En Suisse, dans les Grisons, un architecte s’est installé dans un petit village reculé. Il construit des maisons avec les matériaux du pays, principalement du bois, en s’appuyant sur le savoir-faire des artisans locaux, s’intégrant harmonieusement dans le paysage.

Dans le Vorarlberg autrichien, une commune s’est dotée d’un « bureau des questions du futur », dont la philosophie est de faire avec les gens. Un organisme social, dit son responsable, se comporte comme un organisme biologique : si vous mettez en place les conditions nécessaires, il se développe tout seul.

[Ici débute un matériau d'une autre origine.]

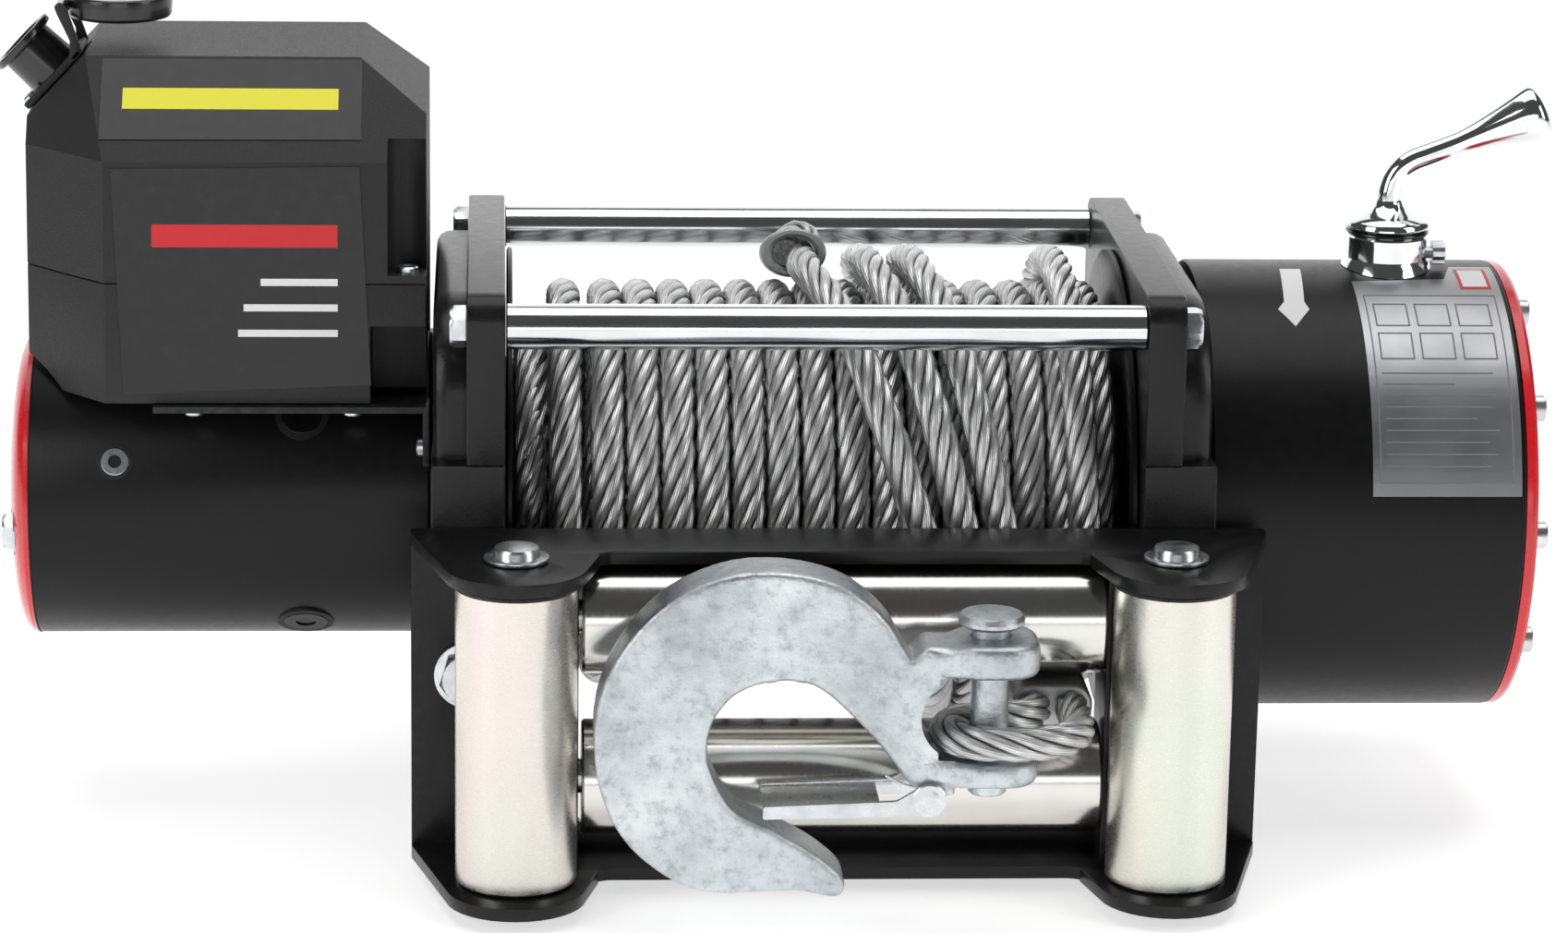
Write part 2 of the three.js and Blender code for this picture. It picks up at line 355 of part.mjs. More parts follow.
// ------------------------------------------------------------------ fairlead
{
  const L = FL_X - FL_HALF, R = FL_X + FL_HALF, lx = FL_X - VR_DX, rx = FL_X + VR_DX;
  const yb = FL_Y0, yf = -165, ym = -125;
  const half = (z0, z1) => prism('xy', rounded([
    [L, yb, 0], [L, yb - 6, 0], [lx - 20.6, yf + 11, 5], [lx - 12, yf + 3.2, 4], [lx, yf, 10], [lx + 13, yf + 3.2, 4], [lx + 20.8, yf + 11, 5], [lx + 22, ym + 1, 5],
    [lx + 27, ym, 4], [rx - 27, ym, 4], [rx - 22, ym + 1, 5], [rx - 20.8, yf + 11, 5], [rx - 13, yf + 3.2, 4], [rx, yf, 10], [rx + 12, yf + 3.2, 4], [rx + 20.6, yf + 11, 5],
    [R, yb - 6, 0], [R, yb, 0]].reverse(), 2), z0, z1, [circ(lx, VR_Y, 8.4, 20), circ(rx, VR_Y, 8.4, 20)]);
  const top = half(FL_TOP - FL_T, FL_TOP), bot = half(FL_BOT, FL_BOT + FL_T);
  const back = prism('xz', [[L, FL_BOT + 1], [R, FL_BOT + 1], [R, FL_TOP - 1], [L, FL_TOP - 1]], FL_Y0 - 4.8, FL_Y0,
    [rounded([[FL_X - 92.5, FL_BOT + 11, 6], [FL_X + 92.5, FL_BOT + 11, 6], [FL_X + 92.5, FL_TOP - 6, 6], [FL_X - 92.5, FL_TOP - 6, 6]].reverse(), 3),
      circ(-124.9, 44, 6.6, 20), circ(124.9, 44, 6.6, 20)]);
  const web = (x) => cut(prism('yz', [[-123, FL_BOT + 2], [FL_Y0 - 2, FL_BOT + 2], [FL_Y0 - 2, FL_TOP - 2], [-123, FL_TOP - 2]], x, x + 3.6),
    cyl('x', 6.4, x - 3, x + 7, HR_Y, HR_ZU, 16), cyl('x', 6.4, x - 3, x + 7, HR_Y, HR_ZL, 16));
  add('fairlead_frame', cat(top, bot, back, web(FL_X - 95.3), web(FL_X + 91.7)), 'black');
  for (const [n, x] of [['left', lx], ['right', rx]]) {
    const z0 = FL_BOT + FL_T + 0.4, z1 = FL_TOP - FL_T - 0.4 - 3.2;
    add(`fairlead_roller_${n}`, latheZ([[8.5, z0], [VR_R - 1, z0], [VR_R, z0 + 1], [VR_R, z1 - 1], [VR_R - 1, z1], [8.5, z1], [8.5, z0]], x, VR_Y, 24), 'nickel');
    add(`fairlead_pin_${n}`, cat(cyl('z', 8.05, FL_BOT - 4.5, FL_TOP + 5.4, x, VR_Y, 24),
      latheZ([[0, FL_TOP + GAP], [11.3, FL_TOP + GAP], [11.3, FL_TOP + 2], [0, FL_TOP + 2]], x, VR_Y, 28),
      latheZ([[0, FL_BOT - 2.2], [11.3, FL_BOT - 2.2], [11.3, FL_BOT - GAP], [0, FL_BOT - GAP]], x, VR_Y, 20)), 'zinc');
  }
  for (const [n, z] of [['upper', HR_ZU], ['lower', HR_ZL]]) {
    add(`fairlead_roller_${n}`, latheX([[6.6, FL_X - HR_HALF], [HR_R - 1, FL_X - HR_HALF], [HR_R, FL_X - HR_HALF + 1], [HR_R, FL_X + HR_HALF - 1], [HR_R - 1, FL_X + HR_HALF], [6.6, FL_X + HR_HALF], [6.6, FL_X - HR_HALF]], 24, HR_Y, z), 'nickel');
    add(`fairlead_pin_${n}`, cat(cyl('x', 6.05, FL_X - 97.3, FL_X + 97.3, HR_Y, z, 20)), 'zinc');
  }
  for (const [n, x] of [['left', -124.9], ['right', 124.9]])
    add(`fairlead_bolt_${n}`, cat(hexHead('y', 18, FL_Y0 - 12.6, FL_Y0 - 5.1, x, 44, 0.5), cyl('y', 5.95, FL_Y0 - 7, -PLATE_Y + 18, x, 44, 20)), 'zinc');
}

// -------------------------------------------------- rope to the hook, and eye
{
  // last turn over the drum, then under it and out between the fairlead rollers
  const pts = [];
  for (let a = 12; a <= 303.6; a += 14.58) pts.push(axp(a < 90 ? 88.6 + 5.2 * (90 - a) / 107 : 88.6 - 3.6 * (a - 90) / 213, OUTER_R, a));
  const tail = [[-44, -70.2], [-56, -64.4], [-70, -58], [-81, -52.6], [-89.5, -48.6], [-97, -46.6]];
  tail.forEach(([y, z], i) => pts.push(V3(84.2 - i * 0.2, y, AX + z)));
  add('rope_lead', tube(pts, 5.9, 6, 34), 'rope');
  // sleeve pressed over both legs of the eye
  const sl = prism('xz', rounded([[71 - 7.6, ROPE_Z - 7.4, 7], [84 + 7.6, ROPE_Z - 7.4, 7], [84 + 7.6, ROPE_Z + 7.4, 7], [71 - 7.6, ROPE_Z + 7.4, 7]], 4), -130, -100);
  add('rope_eye_sleeve', sl, 'zinc');
  // eye: round the clevis pin, both legs turning back into the sleeve
  const e = [];
  e.push(V3(71, -131.6, ROPE_Z), V3(70, -137, ROPE_Z), V3(64.5, -142.0, ROPE_Z));
  for (let k = 0; k <= 6; k++) { const a = (90 + 30 * k) * Math.PI / 180; e.push(V3(PIN_X + 14.4 * Math.cos(a), HOOK_Y + 14.4 * Math.sin(a), ROPE_Z)); }
  e.push(V3(62, -172.6, ROPE_Z), V3(71, -171.4, ROPE_Z), V3(78.5, -166.5, ROPE_Z), V3(83.0, -158, ROPE_Z), V3(84, -146, ROPE_Z), V3(84, -131.6, ROPE_Z));
  add('rope_eye', tube(e, 5.9, 8, 26), 'rope');
}

// ---------------------------------------------------------------------- hook
{
  const q = (u, v) => [(u - 530) * 0.3232 - 117.2, (800 - v) * 0.3375 - 50.3 + AX + 1.2];
  const outl = [[970, 709], [948, 672], [920, 645], [893, 629], [857, 619], [822, 615.5], [786, 617.5], [750, 628], [715, 646], [685, 673], [661, 705], [646, 738], [638.5, 774], [639, 813.5],
    [645, 845], [657.5, 877], [675, 902.5], [699, 924], [727, 942], [754.5, 951], [786, 953], [825.5, 951], [853, 950], [873, 954], [893, 957.5], [902, 953], [904, 943], [897, 932], [879, 916.5],
    [857, 902.5], [835.5, 890.5], [821.5, 882.5], [806, 877], [790, 869], [778, 857], [766.5, 837], [758.5, 817.5], [756.5, 798], [760, 778], [768, 762], [782, 746], [798, 736.5], [818, 730.5], [841, 728.5], [865, 732.5],
    [885, 744.5], [904.5, 762], [924.5, 782], [944, 803.5], [960, 825.5], [970, 838], [982, 846], [1003, 850], [1020, 850]].map(([u, v]) => q(u, v));
  const zU = AX - 8.6, zL = AX - 62.2;                   // outer faces of the two ears
  outl.push([40, zL], [40, zU - 5], [30, zU - 4.6]);
  const body = prism('xz', outl, HOOK_Y - 11, HOOK_Y + 11);
  const ear = (z0, z1) => prism('xy', rounded([[30, HOOK_Y - 11, 0], [PIN_X - 6, HOOK_Y - 16.8, 8], [PIN_X + 16.8, HOOK_Y - 16.8, 13], [PIN_X + 16.8, HOOK_Y + 16.8, 13], [PIN_X - 6, HOOK_Y + 16.8, 8], [30, HOOK_Y + 11, 0]], 5), z0, z1);
  const slotH0 = ROPE_Z - 6.9, slotH1 = AX - 24;
  const slot = cat(box(PIN_X - 8, 90, HOOK_Y - 40, HOOK_Y + 40, slotH0, slotH1), cyl('y', (slotH1 - slotH0) / 2, HOOK_Y - 40, HOOK_Y + 40, PIN_X - 9.6, (slotH0 + slotH1) / 2, 24));
  const eyeWay = cyl('z', 21.2, slotH0, slotH1, PIN_X, HOOK_Y, 32);
  add('hook_body', cut(cat(body, ear(slotH1 - 1, zU - 3.2), ear(zL, slotH0 + 1)), slot, eyeWay,
    cyl('z', PIN_R + GAP, 0, AX + 20, PIN_X, HOOK_Y, 20), cyl('y', 3.1, HOOK_Y - 20, HOOK_Y + 20, 31.6, AX - 66.6, 14)), 'zinc');
  add('clevis_pin', cat(cyl('z', PIN_R, zL - 5.6, zU + 3, PIN_X, HOOK_Y, 24), latheZ([[0, zU + 0.6], [9, zU + 0.6], [11.2, zU + 2.4], [11.2, zU + 4.2], [10, zU + 5.2], [0, zU + 5.2]], PIN_X, HOOK_Y, 28)), 'zinc');
  // spring latch: a channel of sheet on both sides of the shank, with its rivet
  const cheek = (y0) => prism('xz', [[-25, AX - 73.2], [20, AX - 72.4], [26, AX - 72.4], [33, AX - 72.2], [36.6, AX - 69.8], [37.4, AX - 66.6], [36.4, AX - 63.8], [34, AX - 62.6], [28, AX - 62.6], [24, AX - 63.4], [20.5, AX - 65.6], [-25, AX - 68.2]], y0, y0 + 1.8);
  const strip = prism('xz', [[-25, AX - 72.0], [14, AX - 71.2], [14, AX - 69.4], [-25, AX - 70.2]], HOOK_Y - 13.1, HOOK_Y + 13.1);
  add('hook_latch', cat(cheek(HOOK_Y - 13.1), cheek(HOOK_Y + 11.3), strip, cyl('y', 2.8, HOOK_Y - 14.2, HOOK_Y + 14.2, 31.6, AX - 66.6, 14)), 'zinc');
}

export default parts;
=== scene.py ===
import bpy, bmesh, math, random, json
from mathutils import Vector, Matrix

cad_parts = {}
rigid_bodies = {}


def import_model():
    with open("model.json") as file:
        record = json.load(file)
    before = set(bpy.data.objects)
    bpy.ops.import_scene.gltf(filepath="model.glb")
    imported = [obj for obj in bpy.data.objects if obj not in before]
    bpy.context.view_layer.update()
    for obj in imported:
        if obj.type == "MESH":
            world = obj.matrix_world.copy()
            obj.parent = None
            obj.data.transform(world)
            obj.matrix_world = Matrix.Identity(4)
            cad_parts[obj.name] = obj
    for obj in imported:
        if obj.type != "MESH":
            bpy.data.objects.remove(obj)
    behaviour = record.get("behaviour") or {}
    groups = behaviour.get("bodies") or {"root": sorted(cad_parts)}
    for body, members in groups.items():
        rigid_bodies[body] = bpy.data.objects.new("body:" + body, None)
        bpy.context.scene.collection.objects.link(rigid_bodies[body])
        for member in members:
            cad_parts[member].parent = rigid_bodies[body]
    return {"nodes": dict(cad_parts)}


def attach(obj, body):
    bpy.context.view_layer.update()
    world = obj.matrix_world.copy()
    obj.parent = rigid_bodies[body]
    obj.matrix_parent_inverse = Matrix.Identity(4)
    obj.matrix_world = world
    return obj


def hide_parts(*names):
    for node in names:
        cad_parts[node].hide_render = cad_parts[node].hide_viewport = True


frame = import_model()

for o in [o for o in bpy.data.objects if o.name in ("Cube", "Light", "Camera")]: bpy.data.objects.remove(o)
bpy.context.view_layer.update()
random.seed(7)
AX = 88.0
MM = 0.001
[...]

Le titre du film est emprunté à un poème de John Donne (1572 – 1631) :

No man is an island,

Entire of itself;

Every man is a piece of the continent,

A part of the main.

« Nul homme n’est une île, suffisant à lui-même. Chaque homme est un morceau du continent, une partie du plus grand ». Ce poème me touche alors que je constate une forte tendance au repli individualiste, chacun se retranchant dans sa zone de confort, convictions, réseau social, « suffisant à lui-même ».

Les pionniers présentés dans le film se retranchent, d’une certaine manière : les agriculteurs du mouvement « Galline felici » refusent de vendre leurs terrains, résistent à la bétonnisation. Mais ils le font en créant et en consolidant des solidarités, localement et même avec d’autres pays. L’architecte suisse et l’animateur autrichien prennent le temps de réunir les gens, de mûrir avec eux des projets durables.

Le film prend le temps de contempler l’environnement, celui que le béton et le ciment défigurent, celui qu’offre la campagne qu’il faut apprendre à observer, comme depuis cet « observatoire des tourbières » que les habitants d’un village ont choisi de construire plutôt que de creuser un plan d’eau pour les pédalos.